> **Task instructions**
Present the data once more in exactly its original form.

> **Data extract**
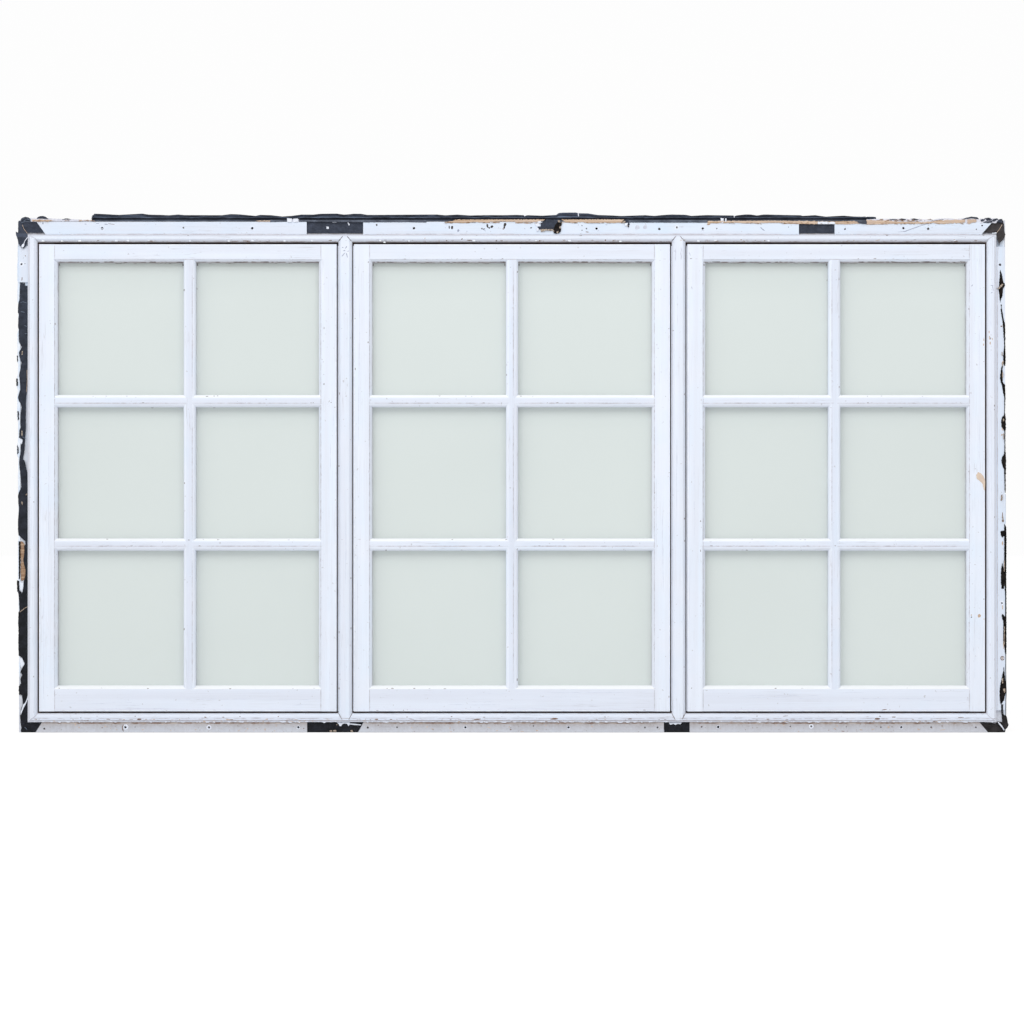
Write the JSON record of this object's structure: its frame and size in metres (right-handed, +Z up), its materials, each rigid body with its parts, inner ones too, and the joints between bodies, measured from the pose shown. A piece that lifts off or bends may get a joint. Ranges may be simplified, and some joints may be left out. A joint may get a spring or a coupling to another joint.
{
  "type": "fixed window",
  "caption": "Wide painted timber window frame holding fixed sashes side by side, each divided into small obscured panes by glazing bars; lets light into a room.",
  "frame": {"origin": "middle of the sill's bottom face", "axes": "+X along the window to the right seen from the weather side, +Y inwards to the room, +Z up"},
  "size_m": [2.288, 0.113, 1.203],
  "materials": {
    "painted_timber": "weathered white paint",
    "obscured_glass": "obscured, smooth outside",
    "membrane": "matte, torn",
    "spacer": "dull",
    "seal": "matte"
  },
  "bodies": {
    "root": {"head": "painted_timber", "sill": "painted_timber", "left_jamb": "painted_timber", "right_jamb": "painted_timber", "left_mullion": "painted_timber", "right_mullion": "painted_timber", "left_sash_top_rail": "painted_timber", "left_sash_bottom_rail": "painted_timber", "left_sash_left_stile": "painted_timber", "left_sash_right_stile": "painted_timber", "left_sash_vertical_bar": "painted_timber", "left_sash_cross_bars": "painted_timber", "left_sash_glazing_beads": "painted_timber", "left_sash_inner_bars": "painted_timber", "middle_sash_top_rail": "painted_timber", "middle_sash_bottom_rail": "painted_timber", "middle_sash_left_stile": "painted_timber", "middle_sash_right_stile": "painted_timber", "middle_sash_vertical_bar": "painted_timber", "middle_sash_cross_bars": "painted_timber", "middle_sash_glazing_beads": "painted_timber", "middle_sash_inner_bars": "painted_timber", "right_sash_top_rail": "painted_timber", "right_sash_bottom_rail": "painted_timber", "right_sash_left_stile": "painted_timber", "right_sash_right_stile": "painted_timber", "right_sash_vertical_bar": "painted_timber", "right_sash_cross_bars": "painted_timber", "right_sash_glazing_beads": "painted_timber", "right_sash_inner_bars": "painted_timber", "head_cover_strips": "painted_timber", "sill_cover_strips": "painted_timber", "left_cover_strip": "painted_timber", "right_cover_strip": "painted_timber", "left_sash_glass": "obscured_glass", "middle_sash_glass": "obscured_glass", "right_sash_glass": "obscured_glass", "head_membrane": "membrane", "sill_membrane": "membrane", "left_membrane": "membrane", "right_membrane": "membrane", "head_membrane_roll": "membrane", "glass_spacers": "spacer", "sash_seals": "seal"}
  },
  "joints": []
}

> **Exercise result**
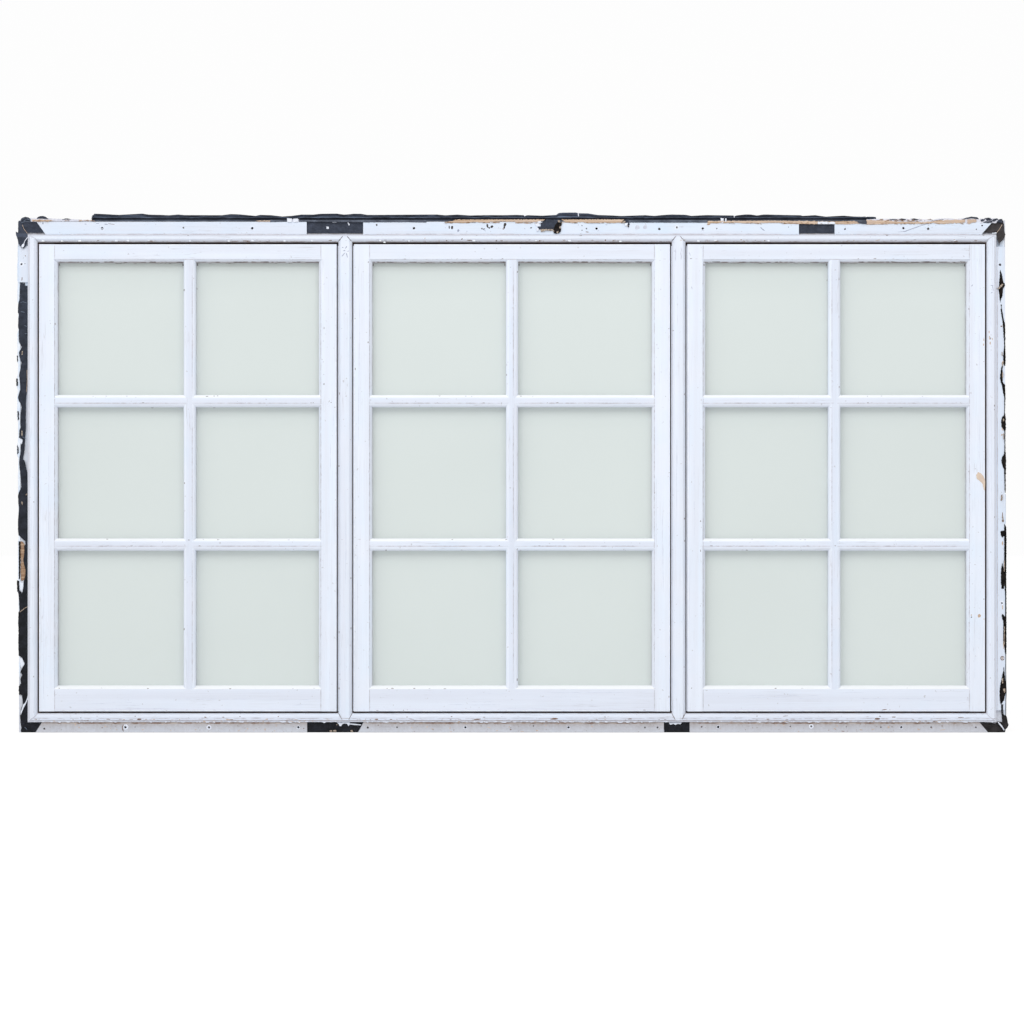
Write the JSON record of this object's structure: its frame and size in metres (right-handed, +Z up), its materials, each rigid body with its parts, inner ones too, and the joints between bodies, measured from the pose shown. A piece that lifts off or bends may get a joint. Ranges may be simplified, and some joints may be left out. A joint may get a spring or a coupling to another joint.
{
  "type": "fixed window",
  "caption": "Wide painted timber window frame holding fixed sashes side by side, each divided into small obscured panes by glazing bars; lets light into a room.",
  "frame": {"origin": "middle of the sill's bottom face", "axes": "+X along the window to the right seen from the weather side, +Y inwards to the room, +Z up"},
  "size_m": [2.288, 0.113, 1.203],
  "materials": {
    "painted_timber": "weathered white paint",
    "obscured_glass": "obscured, smooth outside",
    "membrane": "matte, torn",
    "spacer": "dull",
    "seal": "matte"
  },
  "bodies": {
    "root": {"head": "painted_timber", "sill": "painted_timber", "left_jamb": "painted_timber", "right_jamb": "painted_timber", "left_mullion": "painted_timber", "right_mullion": "painted_timber", "left_sash_top_rail": "painted_timber", "left_sash_bottom_rail": "painted_timber", "left_sash_left_stile": "painted_timber", "left_sash_right_stile": "painted_timber", "left_sash_vertical_bar": "painted_timber", "left_sash_cross_bars": "painted_timber", "left_sash_glazing_beads": "painted_timber", "left_sash_inner_bars": "painted_timber", "middle_sash_top_rail": "painted_timber", "middle_sash_bottom_rail": "painted_timber", "middle_sash_left_stile": "painted_timber", "middle_sash_right_stile": "painted_timber", "middle_sash_vertical_bar": "painted_timber", "middle_sash_cross_bars": "painted_timber", "middle_sash_glazing_beads": "painted_timber", "middle_sash_inner_bars": "painted_timber", "right_sash_top_rail": "painted_timber", "right_sash_bottom_rail": "painted_timber", "right_sash_left_stile": "painted_timber", "right_sash_right_stile": "painted_timber", "right_sash_vertical_bar": "painted_timber", "right_sash_cross_bars": "painted_timber", "right_sash_glazing_beads": "painted_timber", "right_sash_inner_bars": "painted_timber", "head_cover_strips": "painted_timber", "sill_cover_strips": "painted_timber", "left_cover_strip": "painted_timber", "right_cover_strip": "painted_timber", "left_sash_glass": "obscured_glass", "middle_sash_glass": "obscured_glass", "right_sash_glass": "obscured_glass", "head_membrane": "membrane", "sill_membrane": "membrane", "left_membrane": "membrane", "right_membrane": "membrane", "head_membrane_roll": "membrane", "glass_spacers": "spacer", "sash_seals": "seal"}
  },
  "joints": []
}